SOURCE EXCERPT

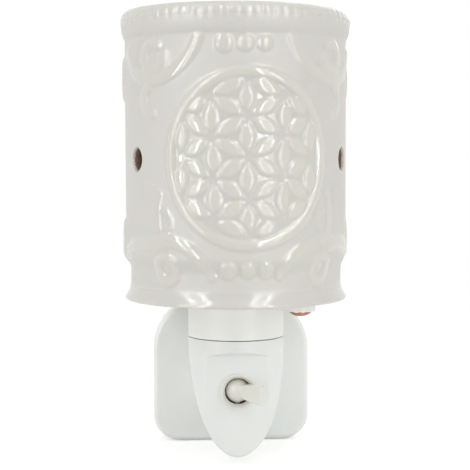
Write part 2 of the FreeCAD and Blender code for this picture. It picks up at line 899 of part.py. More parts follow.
def holder_screw_shell():
    """The brass thread that the lamp's cap turns in, let into the holder's bore."""
    inner = S["cap_radius"] + S["cap_clearance"]
    low = HOLDER_SEAT + S["shell_foot"]
    corners = [
        (inner, low),
        (inner + S["shell_wall"], low),
        (inner + S["shell_wall"], low + S["shell_height"]),
        (inner, low + S["shell_height"]),
    ]
    return put(lathe("holder_screw_shell", corners), y=AXIS_Y)


def holder_centre_contact():
    """A sprung brass tongue, bowed up to the lamp's tip."""
    reach = S["contact_radius"]
    corners = [
        (ZERO, HOLDER_SEAT),
        (reach, HOLDER_SEAT),
        (reach, HOLDER_SEAT + S["shell_wall"]),
        (reach / 2, HOLDER_SEAT + S["contact_height"]),
        (ZERO, HOLDER_SEAT + S["contact_height"]),
    ]
    return put(lathe("holder_centre_contact", corners), y=AXIS_Y)


def retaining_ring():
    """Fluted ring nut on the holder's skirt; it clamps the carrier on the collar."""
    corners = [
        (S["holder_skirt"], CARRIER_TOP),
        (S["ring_radius"], CARRIER_TOP),
        (S["ring_radius"], CARRIER_TOP + S["ring_height"]),
        (S["holder_skirt"], CARRIER_TOP + S["ring_height"]),
    ]
    body = put(lathe("retaining_ring", corners), y=AXIS_Y)
    sketch = new_sketch(body, "XY_Plane")
    ring_of(sketch, S["ring_radius"] + S["flute_radius"] / 2, ZERO, S["flute_radius"])
    DOC.recompute()
    flute = pocket(body, sketch, CARRIER_TOP + S["ring_height"] + S["overrun"], back=True)
    flutes = body.newObject("PartDesign::PolarPattern", "retaining_ring_flutes")
    flutes.Originals = [flute]
    flutes.Axis = (sketch, ["N_Axis"])
    flutes.Angle = 360
    bind(flutes, Occurrences=S["ring_flutes"])
    body.Tip = flutes
    return body


def socket_collar():
    """White sleeve between the lamp housing and the carrier, with a spigot into the housing."""
    spigot = HOUSING_BORE - S["fit_gap"]
    low = S["housing_top"] - S["collar_spigot"]
    foot = S["housing_top"] + S["seam_gap"]
    corners = [
        (S["collar_bore"], low),
        (spigot, low),
        (spigot, foot),
        (S["housing_radius"], foot),
        (S["housing_radius"], COLLAR_TOP),
        (S["holder_shoulder"], COLLAR_TOP),
        (S["holder_shoulder"], COLLAR_LEDGE),
        (S["collar_bore"], COLLAR_LEDGE),
    ]
    return put(lathe("socket_collar", corners), y=AXIS_Y)


# Carrier, screws and nuts that hold the shade

def shade_carrier():
    """Flat bar with a round hub; its two round-ended ears carry the screws."""
    body = new_body("shade_carrier")
    put(body, y=AXIS_Y, z=COLLAR_TOP)
    turned(body, (0, 0, 1), 0)
    body.setExpression("Placement.Rotation.Angle", (-S["carrier_angle"]).text)
    bar = new_sketch(body, "XY_Plane")
    half = S["carrier_width"] / 2
    rectangle(bar, (-S["screw_circle"], -half), (S["screw_circle"], half))
    pad(body, bar, S["carrier_thickness"])
    for x, radius in ((ZERO, S["carrier_hub"]), (S["screw_circle"], half),
                      (-S["screw_circle"], half)):
        disc = new_sketch(body, "XY_Plane")
        ring_of(disc, x, ZERO, radius)
        pad(body, disc, S["carrier_thickness"])
    holes = new_sketch(body, "XY_Plane")
    ring_of(holes, ZERO, ZERO, S["holder_skirt"])
    for side in (1, -1):
        ring_of(holes, side * S["screw_circle"], ZERO, S["screw_radius"] + S["screw_hole_gap"])
    DOC.recompute()
    pocket(body, holes, S["carrier_thickness"] + S["overrun"], back=True)
    return body


def screw_at(name, x, y):
    """Round-head machine screw, head down, under an ear of the carrier."""
    head, rise = S["screw_head_radius"], S["screw_head_height"]
    low = COLLAR_TOP - rise
    corners = [
        (ZERO, low),
        (head / 2, low + rise / 6),
        (head, low + rise * 3 / 4),
        (head, COLLAR_TOP),
        (S["screw_radius"], COLLAR_TOP),
        (S["screw_radius"], COLLAR_TOP + S["screw_length"]),
        (ZERO, COLLAR_TOP + S["screw_length"]),
    ]
    return put(lathe(name, corners, {0: head * 2, 1: head}), x, y)


def carrier_screws():
    places = [screw_point(place) for place in carrier_places()]
    return group("carrier_screws", *[screw_at("carrier_screw_%d" % index, x, y)
                                     for index, (x, y) in enumerate(places)])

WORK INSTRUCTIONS
Repeat the data exactly. Leave nothing out.

ANSWER TO THE PROBLEM
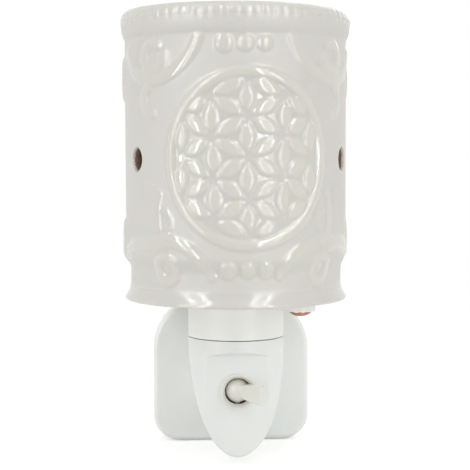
Write part 2 of the FreeCAD and Blender code for this picture. It picks up at line 899 of part.py. More parts follow.
def holder_screw_shell():
    """The brass thread that the lamp's cap turns in, let into the holder's bore."""
    inner = S["cap_radius"] + S["cap_clearance"]
    low = HOLDER_SEAT + S["shell_foot"]
    corners = [
        (inner, low),
        (inner + S["shell_wall"], low),
        (inner + S["shell_wall"], low + S["shell_height"]),
        (inner, low + S["shell_height"]),
    ]
    return put(lathe("holder_screw_shell", corners), y=AXIS_Y)


def holder_centre_contact():
    """A sprung brass tongue, bowed up to the lamp's tip."""
    reach = S["contact_radius"]
    corners = [
        (ZERO, HOLDER_SEAT),
        (reach, HOLDER_SEAT),
        (reach, HOLDER_SEAT + S["shell_wall"]),
        (reach / 2, HOLDER_SEAT + S["contact_height"]),
        (ZERO, HOLDER_SEAT + S["contact_height"]),
    ]
    return put(lathe("holder_centre_contact", corners), y=AXIS_Y)


def retaining_ring():
    """Fluted ring nut on the holder's skirt; it clamps the carrier on the collar."""
    corners = [
        (S["holder_skirt"], CARRIER_TOP),
        (S["ring_radius"], CARRIER_TOP),
        (S["ring_radius"], CARRIER_TOP + S["ring_height"]),
        (S["holder_skirt"], CARRIER_TOP + S["ring_height"]),
    ]
    body = put(lathe("retaining_ring", corners), y=AXIS_Y)
    sketch = new_sketch(body, "XY_Plane")
    ring_of(sketch, S["ring_radius"] + S["flute_radius"] / 2, ZERO, S["flute_radius"])
    DOC.recompute()
    flute = pocket(body, sketch, CARRIER_TOP + S["ring_height"] + S["overrun"], back=True)
    flutes = body.newObject("PartDesign::PolarPattern", "retaining_ring_flutes")
    flutes.Originals = [flute]
    flutes.Axis = (sketch, ["N_Axis"])
    flutes.Angle = 360
    bind(flutes, Occurrences=S["ring_flutes"])
    body.Tip = flutes
    return body


def socket_collar():
    """White sleeve between the lamp housing and the carrier, with a spigot into the housing."""
    spigot = HOUSING_BORE - S["fit_gap"]
    low = S["housing_top"] - S["collar_spigot"]
    foot = S["housing_top"] + S["seam_gap"]
    corners = [
        (S["collar_bore"], low),
        (spigot, low),
        (spigot, foot),
        (S["housing_radius"], foot),
        (S["housing_radius"], COLLAR_TOP),
        (S["holder_shoulder"], COLLAR_TOP),
        (S["holder_shoulder"], COLLAR_LEDGE),
        (S["collar_bore"], COLLAR_LEDGE),
    ]
    return put(lathe("socket_collar", corners), y=AXIS_Y)


# Carrier, screws and nuts that hold the shade

def shade_carrier():
    """Flat bar with a round hub; its two round-ended ears carry the screws."""
    body = new_body("shade_carrier")
    put(body, y=AXIS_Y, z=COLLAR_TOP)
    turned(body, (0, 0, 1), 0)
    body.setExpression("Placement.Rotation.Angle", (-S["carrier_angle"]).text)
    bar = new_sketch(body, "XY_Plane")
    half = S["carrier_width"] / 2
    rectangle(bar, (-S["screw_circle"], -half), (S["screw_circle"], half))
    pad(body, bar, S["carrier_thickness"])
    for x, radius in ((ZERO, S["carrier_hub"]), (S["screw_circle"], half),
                      (-S["screw_circle"], half)):
        disc = new_sketch(body, "XY_Plane")
        ring_of(disc, x, ZERO, radius)
        pad(body, disc, S["carrier_thickness"])
    holes = new_sketch(body, "XY_Plane")
    ring_of(holes, ZERO, ZERO, S["holder_skirt"])
    for side in (1, -1):
        ring_of(holes, side * S["screw_circle"], ZERO, S["screw_radius"] + S["screw_hole_gap"])
    DOC.recompute()
    pocket(body, holes, S["carrier_thickness"] + S["overrun"], back=True)
    return body


def screw_at(name, x, y):
    """Round-head machine screw, head down, under an ear of the carrier."""
    head, rise = S["screw_head_radius"], S["screw_head_height"]
    low = COLLAR_TOP - rise
    corners = [
        (ZERO, low),
        (head / 2, low + rise / 6),
        (head, low + rise * 3 / 4),
        (head, COLLAR_TOP),
        (S["screw_radius"], COLLAR_TOP),
        (S["screw_radius"], COLLAR_TOP + S["screw_length"]),
        (ZERO, COLLAR_TOP + S["screw_length"]),
    ]
    return put(lathe(name, corners, {0: head * 2, 1: head}), x, y)


def carrier_screws():
    places = [screw_point(place) for place in carrier_places()]
    return group("carrier_screws", *[screw_at("carrier_screw_%d" % index, x, y)
                                     for index, (x, y) in enumerate(places)])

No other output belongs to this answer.